If you seriously want good quality soft brass gun hardware then take the time to go through the relaxed and personal rituals associated with buying from Reaves Goehring, in Lancaster County (not the town), Pennsylvania. You will learn a great deal about Kentucky rifles in the process, and get a fine product. Mr. Goehring is a gentleman, and a most knowledgeable one.
I will not provide contact or other details, feel it best you get them yourself.
When you buy some metal casting, whether sand or investment, it is very important to choose one of the alloys which that foundry regularly casts. I can assure you from work experience that this is true of large industrial customers as well as home shop guys.
The terms "brass" and "bronze" had, more or less, some meaning in Biblical times. We still use the words but . . . In 2004 the SAE listed over 500 different alloys, whose names include various combinations of the words copper, brass and bronze. The alloying elements used now cover the alphabet from the most ancient, Arsenic, to the newest, Zirconium.

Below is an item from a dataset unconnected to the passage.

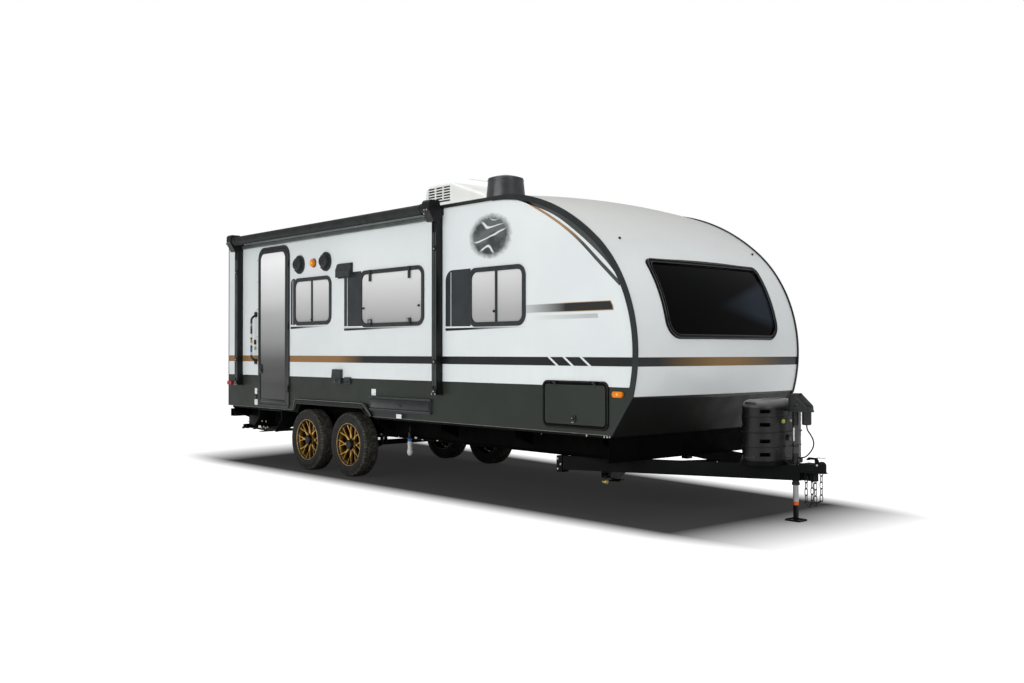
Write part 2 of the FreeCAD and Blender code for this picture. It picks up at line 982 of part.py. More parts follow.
# Stamped coupler: a tapered hollow housing with a domed nose, a ball socket, a lip and a latch
def coupler_housing():
    z0 = ball_z - coupler_height / 2
    z1 = z0 + coupler_height
    root_x = rail_apex_x - cut_over + seat_gap
    w0 = coupler_root_width / 2
    w1 = ball_radius + coupler_wall
    lip = coupler_lip

    def outline(grow, low, high):
        points = [Vector(root_x, -w0 - grow, low), Vector(ball_x, -w1 - grow, low),
                  Vector(ball_x, w1 + grow, low), Vector(root_x, w0 + grow, low)]
        nose = Part.makeCylinder(w1 + grow, high - low, Vector(ball_x, 0, low))
        return prism(points, Vector(0, 0, high - low)).fuse(nose).removeSplitter()

    body = outline(0, z0, z1)
    dome = Part.makeSphere(w1, Vector(ball_x, 0, z1 - w1 / 3))
    dome = dome.common(box(root_x, ball_x + 2 * w1, -half, half, z0 + w1, z1 + w1))
    flange = outline(lip, z0, z0 + coupler_wall)
    body = body.fuse([dome, flange]).removeSplitter()
    pocket = prism([
        Vector(root_x + coupler_wall, -w0 + coupler_wall, z0 - cut_over),
        Vector(ball_x - w1 - coupler_wall, -w1, z0 - cut_over),
        Vector(ball_x - w1 - coupler_wall, w1, z0 - cut_over),
        Vector(root_x + coupler_wall, w0 - coupler_wall, z0 - cut_over),
    ], Vector(0, 0, coupler_height - coupler_wall + cut_over))
    socket = Part.makeCylinder(ball_radius, socket_depth, Vector(ball_x, 0, z0))
    w = coupler_block_width / 2
    block = box(root_x, ball_x - ball_radius - 2 * coupler_wall, -w, w, rail_bottom_z, z0 + coupler_height / 2)
    return body.cut(pocket).fuse(block).cut(socket)


def coupler_latch():
    z1 = ball_z + coupler_height / 2
    t = coupler_latch_thick
    x0 = rail_apex_x + coupler_lip
    x1 = ball_x - ball_radius
    rise = coupler_latch_rise
    return side_prism([
        (x1, z1 - coupler_wall / 2), (x1, z1 + t), (x1 - t, z1 + rise), (x0 + t, z1 + rise),
        (x0, z1 + rise - t), (x0, z1 + rise / 2), (x0 + t, z1 + rise / 2), (x0 + 2 * t, z1 + rise - t),
        (x1 - 2 * t, z1 + rise - t), (x1 - 2 * t, z1 - coupler_wall / 2)], -t / 2, t / 2)


# One chain link round its own middle: long along Z, flat in XZ
def chain_link():
    bow = chain_link_width / 2 - chain_wire / 2
    straight = chain_link_length / 2 - chain_wire / 2 - bow
    step = full_turn / chain_path_points
    corner = bow / math.cos(math.radians(step / 2))
    sections = []
    for i in range(chain_path_points):
        a = math.radians(step * (i + 0.5))
        out = Vector(math.cos(a), 0, math.sin(a))
        middle = out * corner + Vector(0, 0, math.copysign(straight, math.sin(a)))
        ring = []
        for j in range(chain_wire_sides):
            b = math.radians(full_turn * j / chain_wire_sides)
            side = Vector(0, chain_wire / 2 * math.sin(b), 0)
            ring.append(middle + out * (chain_wire / 2 * math.cos(b)) + side)
        sections.append(ring)
    return faceted_ring(sections)


# Links down from the first eye, round and back up: each lies across its neighbour and hangs in its bow
def chain_links():
    bow = chain_link_width / 2 - chain_wire / 2
    straight = chain_link_length / 2 - chain_wire / 2 - bow
    flat_wire = chain_wire * math.cos(math.radians(half_turn / chain_path_points))
    play = bow - flat_wire - seat_gap
    reach = chain_link_length / 2 - chain_wire / 2
    unit = chain_link()
    place = Vector(0, 0, 0)
    last_way = Vector(0, 0, -1)
    links = []
    for i, turn in enumerate((0,) + chain_turns + (half_turn,)):
        a = math.radians(turn)
        way = Vector(-math.sin(a), 0, -math.cos(a))
        across = i % 2 == 1
        if i:
            if across:
                place = place + last_way * straight + way * (play + reach)
            else:
                place = place + last_way * (reach + play) + way * straight
        link = unit.copy()
        if across:
            link.rotate(Vector(0, 0, 0), Vector(0, 0, 1), quarter_turn)
        link.rotate(Vector(0, 0, 0), Vector(0, 1, 0), turn)
        link.translate(place)
        links.append(link)
        last_way = way
    return links


def build_tongue():
    z0 = ball_z - coupler_height / 2
    links = chain_links()
    top = Vector(chain_rear_x - links[-1].BoundBox.Center.x, 0, z0)
    eyes = []
    chains = []
    for side in (-1, 1):
        shift = top + Vector(0, side * chain_y, 0)
        eyes.append(moved(links[0], shift))
        eyes.append(moved(links[-1], shift))
        chains.extend([moved(link, shift) for link in links[1:-1]])
    housing = coupler_housing()
    above = box(-body_width, body_width, -half, half, z0 + coupler_wall / 2, roof_edge_z)
    eyes = [eye.cut(above) for eye in eyes]
    save("coupler", [housing.fuse([coupler_latch()] + eyes)])
    save("safety_chains", chains)


def stadium(length, width, z0, z1):
    r = width / 2
    reach = length / 2 - r
    body = centred_box(0, 0, 2 * reach, width, z0, z1)
    ends = [Part.makeCylinder(r, z1 - z0, Vector(side * reach, 0, z0)) for side in (-1, 1)]
    return body.fuse(ends).removeSplitter()


def top_edges(shape, z):
    near = seat_gap / 2
    return [e for e in shape.Edges if e.BoundBox.ZMin > z - near and e.BoundBox.ZMax < z + near]


# Jack head: a moulded helmet, upright behind and sloped in front, with a flared rim at its foot
def jack_head():
    z0 = jack_head_bottom_z
    z1 = z0 + jack_head_height
    w = jack_head_width / 2
    x0 = -w
    x1 = x0 + jack_head_length
    crown_x = x0 + jack_head_length * jack_head_crown_share
    hood = side_prism([(x0, z0), (x0, z1), (crown_x, z1), (x1, z0 + jack_head_nose), (x1, z0)], -w, w)
    across = edges_along(hood, Vector(0, 1, 0))
    hood = hood.makeFillet(jack_head_width * 0.4, [e for e in across if e.BoundBox.ZMin > z0 + seat_gap])
    over = [e for e in hood.Edges if e.BoundBox.YLength < seat_gap and e.BoundBox.ZMax > z0 + jack_head_nose]
    hood = hood.makeFillet(jack_head_width * 0.3, over)
    flare = jack_head_flare
    rim = box(x0 - flare / 2, x1 + flare / 2, -w - flare / 2, w + flare / 2, z0, z0 + 2 * flare)
    rim = rim.makeFillet(jack_head_width * 0.3, edges_along(rim, Vector(0, 0, 1)))
    return hood.fuse(rim).removeSplitter()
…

Leave the details to Mr. Goehring.
Or buy from otherwise fine dealers & get something more or less yellow which you can file, sometimes easily, sometimes not. All I can tell you about any of them is please do not heat them to bend them. Almost all brass/bronze castings or sheet/bar have a little lead added. This helps machining - and engraving. If you heat the thing to bend it you may have made tiny puddles of molten lead which run along the grain boundaries & make the stuff crumble when you bend it. Anneal if it helps you. Do all your bending and pounding near room temperature.